Sagas make this explicit. They acknowledge that failure is part of distributed systems and provide a structured way to handle it.
Two common forms of sagas exist:
In banking systems, both patterns are used depending on the level of coordination and regulatory oversight required.
While sagas define the concept of multi-step workflows, process managers provide the implementation structure. A process manager maintains state about an ongoing business flow and decides what action to trigger next based on incoming events.
For example, in a settlement process, a process manager might:
Await confirmation from the payment network.
Trigger ledger posting once confirmation arrives.
Notify reporting services.
Monitor for reconciliation mismatches.
It tracks progress, handles retries, and manages timeouts.
The advantage of explicit process managers is clarity. Instead of scattering workflow logic across multiple services, the coordination rules are centralized within a bounded context responsible for the process. This improves observability and auditability, both of which are critical in regulated environments.
Retries are inevitable in distributed systems. Network partitions occur. External APIs time out. Messaging systems may re-deliver events. In financial workflows, retries must be idempotent. Commands should carry correlation identifiers, and handlers must detect duplicates before applying state changes. Without idempotency, a retry can become a duplicate debit or repeated notification.
Designing saga steps with idempotency in mind ensures that retried operations converge to the same result rather than amplify errors. This principle is foundational in payment and settlement systems.
Not every step in a financial process is automated. Onboarding may require manual compliance review. Loan approval may depend on human underwriters. Chargebacks often involve back-and-forth communication. Sagas must account for time-based transitions. A process manager can model explicit timeouts, triggering alternative flows if an expected event does not arrive within a defined window. For example, if identity verification does not complete within a threshold, the application may move to a pending review state or expire entirely.
Modeling time as a first-class concern ensures that workflows remain deterministic rather than indefinitely waiting for external input.
In distributed financial workflows, partial success is common. A settlement may be acknowledged by an external network but fail to post internally due to temporary database unavailability. A provisional credit may be applied before a fraud engine flags the transaction. Sagas treat partial failure as a scenario to manage rather than an exception to hide. Compensation steps reverse earlier actions or move the system into a consistent corrective state.
The key is to ensure that compensations are domain operations, not infrastructure hacks. Reversals, refunds, and status transitions must be modeled explicitly and remain auditable.
Long-running financial processes must be traceable from initiation to completion. Regulators and auditors often require evidence of decision sequences, timestamps, and corrective actions. Process managers facilitate this by maintaining explicit state machines for workflows. Each state transition can be logged, versioned, and inspected. Event histories provide a chronological narrative of what occurred.
Without this structure, debugging or auditing complex flows becomes an exercise in log reconstruction across multiple services.
Choreography offers decoupling. Services emit events and react independently. This works well when flows are simple and domain boundaries are clear.

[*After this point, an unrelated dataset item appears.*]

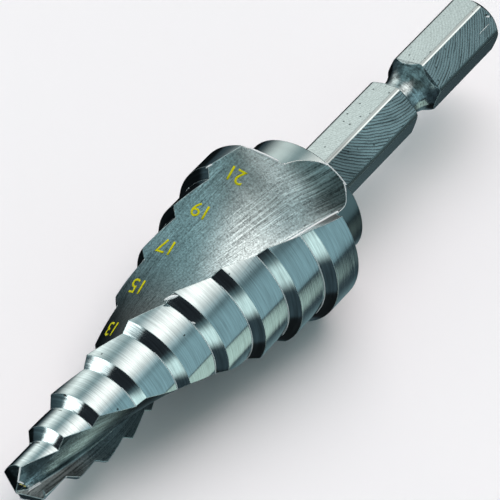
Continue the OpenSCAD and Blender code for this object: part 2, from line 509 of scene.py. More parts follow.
@dataclass(frozen=True)
class GroundFlute(Steel):
    """A flute's face: long grinding lines over a fine mottle, with painted shade and highlight along the
    drill.

    Lengths are in millimetres along the axis from the tip, angles in degrees round it.

    Attributes:
        across, along: the grinding lines' spacing and length.
        crisp, painted_shade_middle, dark: where the face has even fine lines, painted shade, and deeper
            painted shade.
        tip, first_steps: where the tip's painted shade and the first steps' broad marks set in, from the
            rear.
        run_out, rear: where the wheel's run-out and the painted shade at the flute's end set in.
        lip: where the lip's bright front, a painted highlight on faces that look towards the tip, sets in,
            from the rear.
        beside_lip, beside_angle: where the painted dark strip of shade beside the lip sets in.
        heel_angle: the angle over which painted shade darkens the run-out towards the heel.
        wedge, wedge_angle: where the painted shadow on the wedge under the heel sets in.
    """

    across: float = 0.13
    along: float = 7.0
    crisp: Stretch = (24.0, 30.0, 40.0, 46.0)
    painted_shade_middle: Stretch = (9.0, 16.0, 22.0, 31.0)
    dark: Stretch = (17.0, 21.0, 24.0, 34.0)
    tip: Span = (14.0, 9.0)
    first_steps: Span = (24.0, 12.0)
    run_out: Span = (42.0, 46.0)
    rear: Span = (44.5, 48.0)
    lip: Span = (2.2, 1.2)
    beside_lip: Span = (8.5, 6.0)
    beside_angle: Span = (60.0, 66.0)
    heel_angle: Span = (-4.0, 14.0)
    wedge: Span = (42.3, 43.9)
    wedge_angle: Span = (12.0, 16.0)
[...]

However, as workflows grow more complex, choreography can obscure overall process state. Determining which step failed or which compensation should apply becomes harder. In highly regulated financial systems, orchestration via process managers often provides better visibility and control. It introduces a coordination layer but improves determinism and governance.
Choose choreography when the workflow is short, responsibilities are clear, and the cost of tracing the full process is low.
Choose orchestration (process managers) when:
The decision is not ideological. It depends on workflow complexity and governance needs.
Long-running financial processes are unavoidable in modern banking architectures. Attempting to model them as atomic transactions creates fragility and limits scalability. Sagas and process managers offer a structured alternative that embraces distribution while preserving correctness.
By modeling retries explicitly, handling timeouts thoughtfully, and designing compensations as domain operations, financial systems can coordinate complex workflows without sacrificing auditability or resilience. In regulated environments, clarity in process modeling is not an architectural luxury. It is a prerequisite for trust.